Wednesday, June 3rd, 2009

I’m teaching a class right now where we are discussing what love is and different theories that try to describe it. One of the theories that we covered discusses Sterberg’s 7 types of love. Robert Sterberg believes that love is comprised of three elements: passion, intimacy and commitment. He claims that passion is the motivational component and calls it the ‘urge to merge.’ He claism that intimacy is the emotion component that refers to feelings of closeness and connectedness. Lastly, he claims that commitment is the cognitive component that refers to the decision that one loves the beloved. Based on the balance of the three components (intimacy, passion, and commitment), a couple can have one of seven types of love. Which one best describes your relationship:
1. Liking: the kind of love where intimacy is high, but passion and commitment are low.
2. Infatuation: love where passion is high, but intimacy and commitment are low.
3. Empty love: commitment is high, but passion and intimacy are low.
4. Romantice love: both intimacy and passion are high, but commitment is low.
5. Companionate love: intimacy and commitment are high, but passion is low.
6. Fatuous love: passion and commitment are high, but intimacy is low.
7. Consummate love: all three elements are present in full.

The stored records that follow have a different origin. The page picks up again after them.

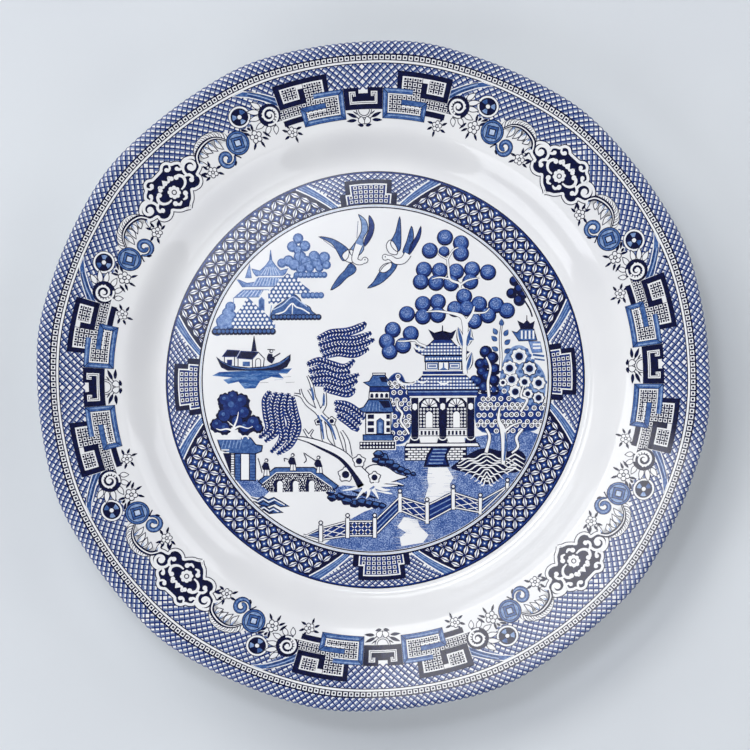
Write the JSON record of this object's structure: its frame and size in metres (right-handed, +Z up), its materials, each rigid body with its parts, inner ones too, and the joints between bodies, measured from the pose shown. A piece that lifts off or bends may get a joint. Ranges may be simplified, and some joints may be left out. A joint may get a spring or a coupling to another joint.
{
  "type": "dinner plate",
  "caption": "Round china dinner plate with a gently lobed lip, flat well, turned foot ring and a blue printed border and landscape.",
  "frame": {"origin": "centre of the foot ring, on the table", "axes": "+Z up through the middle of the plate, -Y the side from which the landscape stands upright, +X to its right"},
  "size_m": [0.2604, 0.2604, 0.0248],
  "materials": {
    "glazed_earthenware": "gloss",
    "border_transfer": "gloss",
    "band_transfer": "gloss",
    "landscape_transfer": "gloss"
  },
  "bodies": {
    "root": {"plate_body": "glazed_earthenware", "border_print": "border_transfer", "band_print": "band_transfer", "landscape_print": "landscape_transfer"}
  },
  "joints": []
}
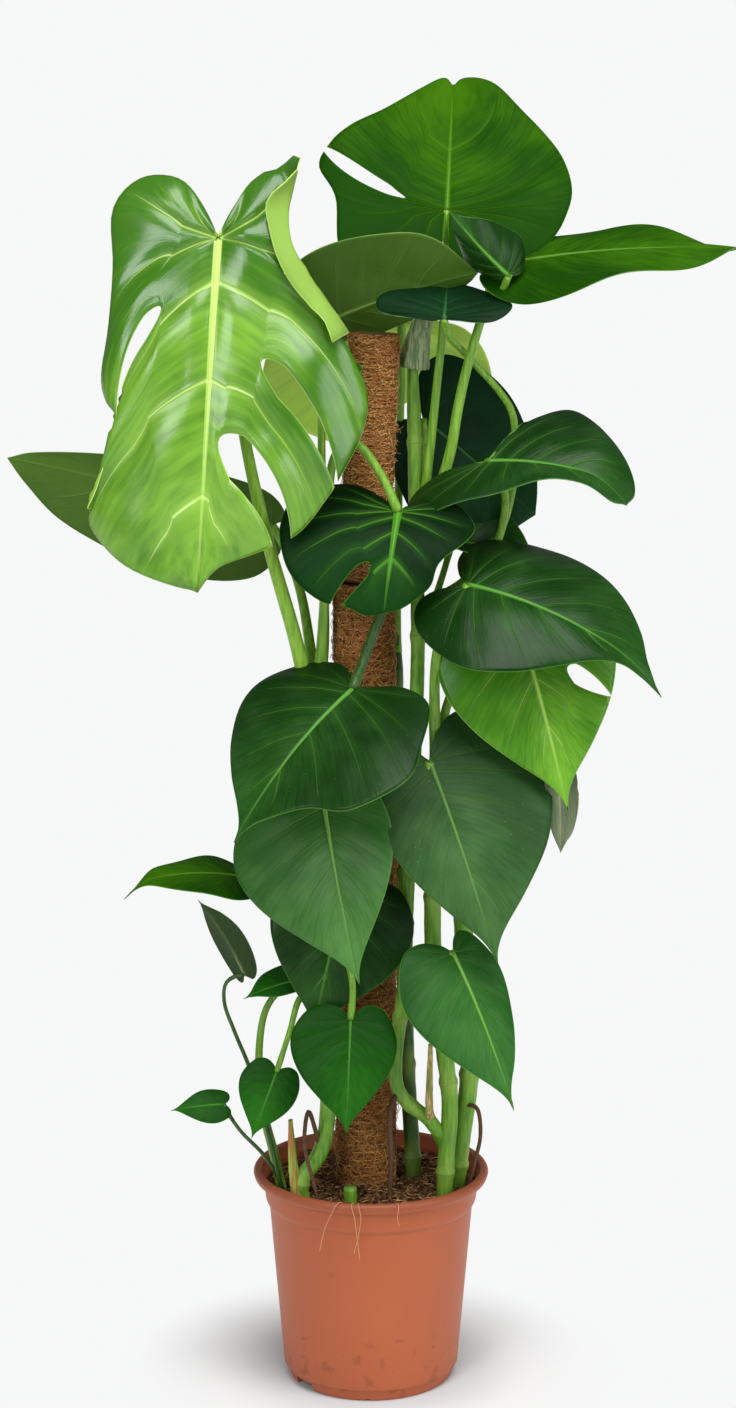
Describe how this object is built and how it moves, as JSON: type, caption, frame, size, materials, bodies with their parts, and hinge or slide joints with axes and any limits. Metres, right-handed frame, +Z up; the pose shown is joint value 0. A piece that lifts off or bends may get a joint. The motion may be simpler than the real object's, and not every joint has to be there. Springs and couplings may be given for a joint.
{
  "type": "potted swiss cheese plant",
  "caption": "Potted swiss cheese plant: heart-shaped and split leaves on long stalks, climbing stems on a stacked coir pole, in soil in a tapered nursery pot.",
  "frame": {"origin": "middle of the plant's box at the height of the pot's foot, on the pot's axis", "axes": "+Z up along the pot's axis, the plant's front faces -Y, +X to the right as seen from the front"},
  "size_m": [0.7199, 0.4005, 1.3063],
  "materials": {
    "pot": "satin",
    "soil": "matte",
    "coir": "matte",
    "pipe": "matte",
    "stem": "satin",
    "root": "matte",
    "leaf": "satin",
    "lime_leaf": "satin"
  },
  "bodies": {
    "root": {"air_root_front": "root", "air_root_left": "root", "air_root_right": "root", "coir_pole_lower": "coir", "coir_pole_upper": "coir", "cut_stub": "stem", "dry_sheath_left": "stem", "dry_sheath_right": "stem", "growth_tip_sheath": "stem", "leaf_behind_lower_left": "leaf", "leaf_behind_right_heart": "leaf", "leaf_bright_low_right": "lime_leaf", "leaf_curled": "leaf", "leaf_dark_behind": "leaf", "leaf_dark_edge_on": "leaf", "leaf_dark_split": "leaf", "leaf_far_left": "leaf", "leaf_front_heart": "leaf", "leaf_glossy_right": "leaf", "leaf_lime_behind": "lime_leaf", "leaf_lime_split": "lime_leaf", "leaf_low_left": "leaf", "leaf_low_right_heart": "leaf", "leaf_lower_left_heart": "leaf", "leaf_narrow_left": "leaf", "leaf_right_heart": "leaf", "leaf_right_small_heart": "leaf", "leaf_seen_from_below": "leaf", "leaf_side_left": "leaf", "leaf_small_heart_centre": "leaf", "leaf_small_heart_left": "leaf", "leaf_tiny_left": "leaf", "leaf_top": "leaf", "leaf_twisted_right": "leaf", "leaf_withered": "leaf", "nursery_pot": "pot", "pole_pipe_lower": "pipe", "pole_pipe_upper": "pipe", "pole_top_plug": "pipe", "soil": "soil", "stem_dark": "stem", "stem_left": "stem", "stem_main": "stem", "stem_outer": "stem", "stem_right": "stem"}
  },
  "joints": []
}
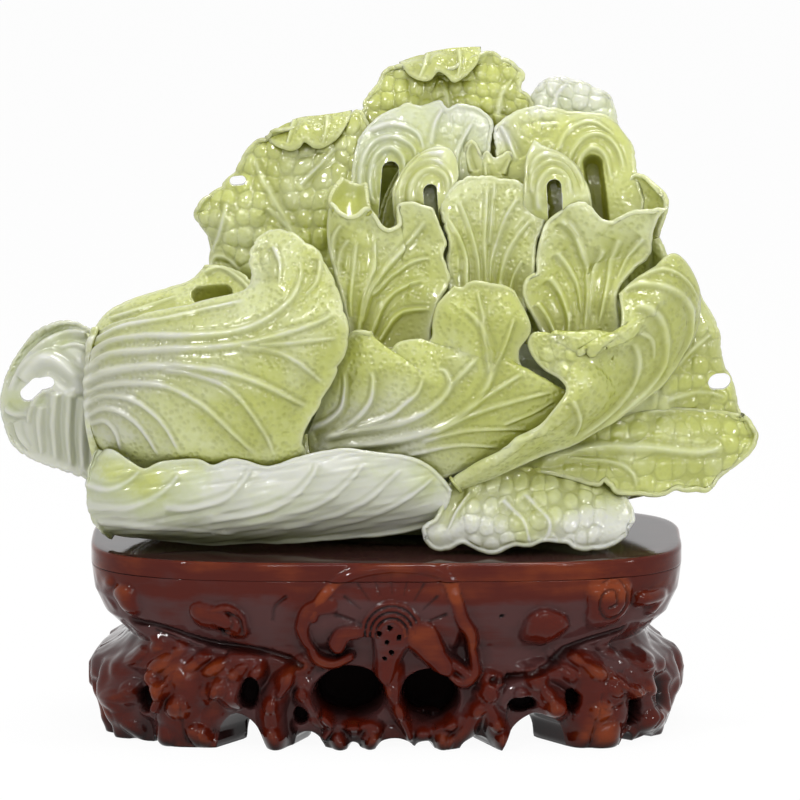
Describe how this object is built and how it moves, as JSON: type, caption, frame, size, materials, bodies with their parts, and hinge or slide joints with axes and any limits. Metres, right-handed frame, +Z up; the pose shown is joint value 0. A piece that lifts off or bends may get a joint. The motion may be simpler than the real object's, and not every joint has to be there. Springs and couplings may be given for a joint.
{
  "type": "jade cabbage carving",
  "caption": "Pale green stone carving of an open cabbage lying on its side, resting on a lacquered root-wood stand with a lingzhi carved on its front.",
  "frame": {"origin": "on the floor under the middle of the whole object's box", "axes": "+Z up, +X to the right of the front view, +Y to the rear"},
  "size_m": [0.4886, 0.2146, 0.4358],
  "materials": {
    "green_jade": "polished, translucent",
    "pale_jade": "polished, translucent",
    "white_jade": "polished, translucent",
    "lacquered_wood": "gloss lacquer"
  },
  "bodies": {
    "stand": {"stand_top": "lacquered_wood", "stand_body": "lacquered_wood", "left_front_root": "lacquered_wood", "left_end_root": "lacquered_wood", "slender_front_root": "lacquered_wood", "short_front_root": "lacquered_wood", "forked_root": "lacquered_wood", "pointed_root": "lacquered_wood", "hanging_root": "lacquered_wood", "right_front_root": "lacquered_wood", "right_end_root": "lacquered_wood", "rear_left_root": "lacquered_wood", "rear_center_root": "lacquered_wood", "rear_right_root": "lacquered_wood", "lingzhi_arch": "lacquered_wood", "lingzhi_crown": "lacquered_wood", "lingzhi_fan": "lacquered_wood", "lingzhi_left_scroll": "lacquered_wood", "lingzhi_right_scroll": "lacquered_wood", "lingzhi_stem": "lacquered_wood", "left_knot": "lacquered_wood", "swirl_knot": "lacquered_wood", "right_knot": "lacquered_wood", "spiral_knot": "lacquered_wood", "left_spur": "lacquered_wood", "right_spur": "lacquered_wood"},
    "carving": {"stalk_core": "white_jade", "inner_bud": "pale_jade", "front_base_leaf": "white_jade", "front_left_leaf": "green_jade", "front_center_leaf": "green_jade", "front_right_leaf": "green_jade", "front_right_base_leaf": "pale_jade", "inner_center_leaf": "green_jade", "inner_left_leaf": "green_jade", "inner_right_leaf": "green_jade", "lower_right_leaf": "green_jade", "flared_lip_leaf": "pale_jade", "left_end_leaf": "white_jade", "heart_left_leaf": "pale_jade", "heart_right_leaf": "pale_jade", "heart_bud": "pale_jade", "left_crest_leaf": "white_jade", "right_crest_leaf": "pale_jade", "crown_leaf": "green_jade", "top_right_leaf": "white_jade", "back_left_leaf": "green_jade", "back_right_leaf": "green_jade", "shoulder_leaf": "pale_jade", "rear_center_leaf": "green_jade", "rear_left_leaf": "pale_jade", "rear_right_leaf": "green_jade"}
  },
  "joints": [
    {"name": "carving_lift", "type": "slide", "parent": "stand", "child": "carving", "axis": [0, 0, 1], "range_m": [0, 0.12]}
  ]
}
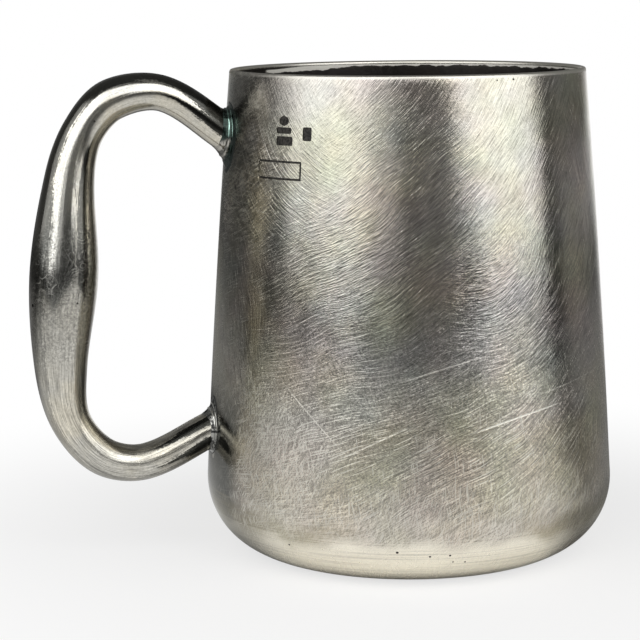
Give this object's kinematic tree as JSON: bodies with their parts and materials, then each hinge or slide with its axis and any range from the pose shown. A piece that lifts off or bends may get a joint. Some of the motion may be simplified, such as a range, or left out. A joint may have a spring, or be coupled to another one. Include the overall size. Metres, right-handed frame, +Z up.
{
  "type": "tankard",
  "caption": "Straight-tapering silver drinking tankard with a rounded foot and a hollow swelled loop handle, worn and scratched.",
  "frame": {"origin": "centre of the foot's underside, on the surface that the tankard stands on", "axes": "+Z up along the body's axis, -X towards the handle, which lies in the plane Y = 0"},
  "size_m": [0.1298, 0.0908, 0.1075],
  "materials": {
    "drum_silver": "worn silver with dense fine scratches and light tarnish",
    "base_silver": "dull tarnished silver with turning marks",
    "handle_silver": "silver polished by use, with lengthwise rubbing",
    "solder": "dull solder with traces of verdigris"
  },
  "bodies": {
    "root": {"body_wall": "drum_silver", "base_plate": "base_silver", "base_seam": "solder", "handle_near_half": "handle_silver", "handle_far_half": "handle_silver", "upper_handle_solder": "solder", "lower_handle_solder": "solder"}
  },
  "joints": []
}
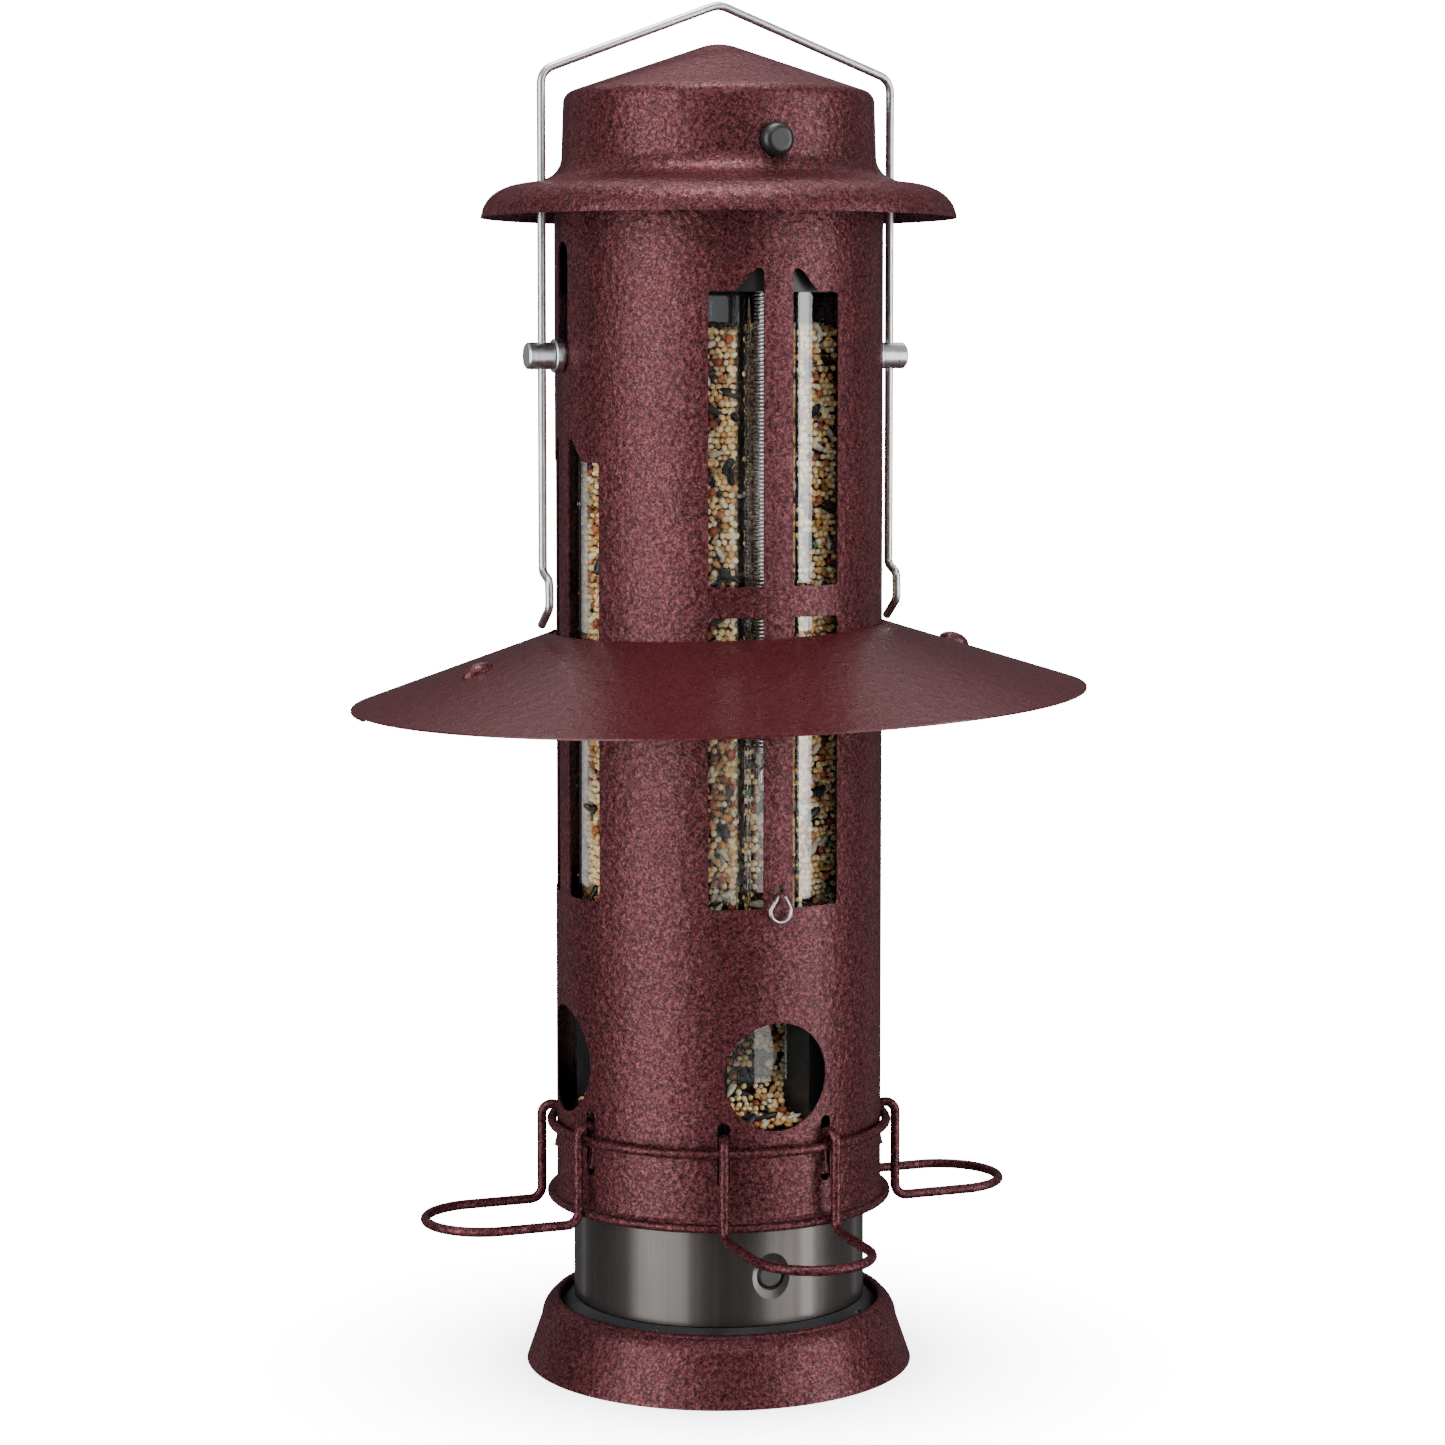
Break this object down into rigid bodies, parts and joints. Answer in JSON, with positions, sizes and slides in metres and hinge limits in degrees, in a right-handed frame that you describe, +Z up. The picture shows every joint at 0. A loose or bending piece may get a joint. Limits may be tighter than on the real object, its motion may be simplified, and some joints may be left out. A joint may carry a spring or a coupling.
{
  "type": "hanging tube bird feeder",
  "caption": "Hanging tube feeder for wild birds with a spring-held perforated shroud that drops to close the ports, cone lid, weather guard, wire perches and bail.",
  "frame": {"origin": "centre of the base skirt's rim, on the surface the feeder stands on", "axes": "+Z up along the tube, -Y out of the front port, +X along the hanger pins"},
  "size_m": [0.2923, 0.2924, 0.5414],
  "materials": {
    "hammered_burgundy": "hammered",
    "guard_burgundy": "gloss",
    "black_plastic": "satin",
    "gunmetal": "gloss",
    "clear_plastic": "clear",
    "seed": "natural",
    "zinc_steel": "satin",
    "spring_steel": "bright"
  },
  "bodies": {
    "feeder_body": {"base_skirt": "hammered_burgundy", "base_floor": "black_plastic", "base_screws": "spring_steel", "lower_tube": "gunmetal", "seed_tray": "black_plastic", "port_ring": "black_plastic", "seed_tube": "clear_plastic", "seed_fill": "seed", "top_collar": "black_plastic", "cross_rod": "spring_steel", "hanger_pin_right": "zinc_steel", "hanger_pin_left": "zinc_steel", "pin_spacer_right": "zinc_steel", "pin_spacer_left": "zinc_steel", "spring_anchor_front": "spring_steel", "spring_anchor_back": "spring_steel", "base_snap_spring_front": "spring_steel", "base_snap_spring_back": "spring_steel", "port_bay_front": "black_plastic", "port_bay_right": "black_plastic", "port_bay_back": "black_plastic", "port_bay_left": "black_plastic", "port_baffle_front": "clear_plastic", "port_baffle_right": "clear_plastic", "port_baffle_back": "clear_plastic", "port_baffle_left": "clear_plastic"},
    "shroud": {"shroud": "hammered_burgundy", "guard_front": "guard_burgundy", "guard_back": "guard_burgundy", "perch_ring": "hammered_burgundy", "spring_front": "spring_steel", "spring_back": "spring_steel", "link_wire_front": "spring_steel", "link_wire_back": "spring_steel", "perch_front": "hammered_burgundy", "perch_right": "hammered_burgundy", "perch_back": "hammered_burgundy", "perch_left": "hammered_burgundy"},
    "bail": {"bail": "zinc_steel"},
    "lid": {"lid_shell": "hammered_burgundy", "lid_spring_front": "spring_steel", "lid_spring_back": "spring_steel"},
    "lid_button_front": {"lid_button_front": "black_plastic"},
    "lid_button_back": {"lid_button_back": "black_plastic"},
    "base_snap_front": {"base_snap_front": "black_plastic"},
    "base_snap_back": {"base_snap_back": "black_plastic"}
  },
  "joints": [
    {"name": "shroud_slide", "type": "slide", "parent": "feeder_body", "child": "shroud", "axis": [0, 0, 1], "range_m": [-0.039, 0], "stiffness_N_per_m": 60, "springref_m": 0.25, "deforming": ["spring_front", "spring_back"]},
    {"name": "bail_slide", "type": "slide", "parent": "feeder_body", "child": "bail", "axis": [0, 0, 1], "range_m": [0, 0.075]},
    {"name": "lid_lift", "type": "slide", "parent": "feeder_body", "child": "lid", "axis": [0, 0, 1], "range_m": [0, 0.01]},
    {"name": "lid_button_front_press", "type": "slide", "parent": "lid", "child": "lid_button_front", "axis": [0, 1, 0], "range_m": [0, 0.003], "stiffness_N_per_m": 300},
    {"name": "lid_button_back_press", "type": "slide", "parent": "lid", "child": "lid_button_back", "axis": [0, -1, 0], "range_m": [0, 0.003], "stiffness_N_per_m": 300},
    {"name": "base_snap_front_press", "type": "slide", "parent": "feeder_body", "child": "base_snap_front", "axis": [0, 1, 0], "range_m": [0, 0.003], "stiffness_N_per_m": 300},
    {"name": "base_snap_back_press", "type": "slide", "parent": "feeder_body", "child": "base_snap_back", "axis": [0, -1, 0], "range_m": [0, 0.003], "stiffness_N_per_m": 300}
  ]
}
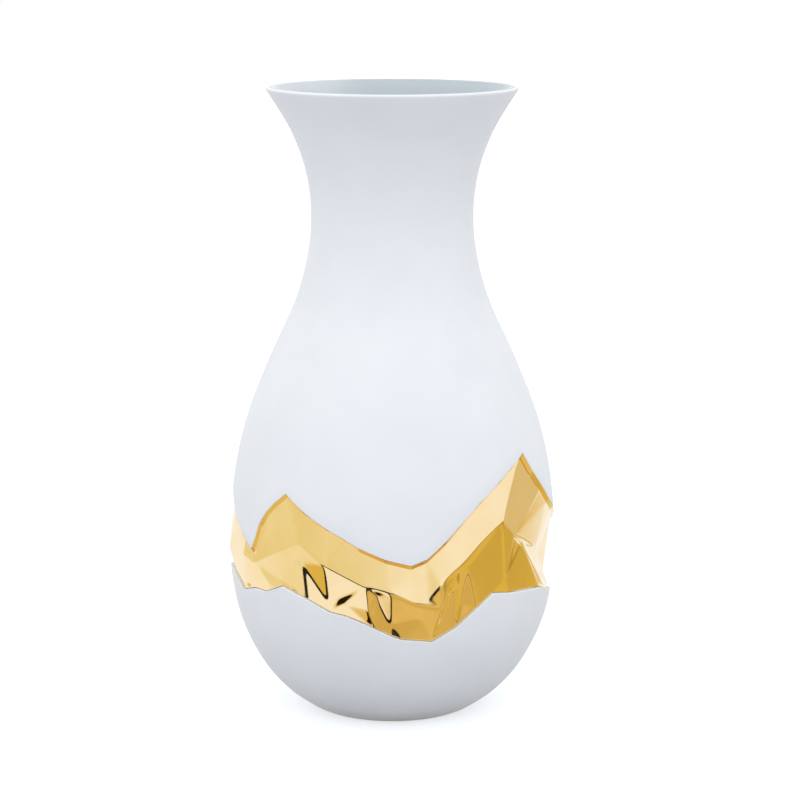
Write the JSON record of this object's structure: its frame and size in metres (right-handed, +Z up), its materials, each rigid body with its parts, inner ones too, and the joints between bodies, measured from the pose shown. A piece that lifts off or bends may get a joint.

I believe that love is something we feel, something we do, and something we create. I belive that we can find ourselves in anyone of these types of love along the journey we have in this life. The hope is that we can be aware of where we are, what we want, and how to create the type of love where we are all happy. Think about your relationship and where you are and what type of love you really want. This can be a good conversation piece for you and your spouse.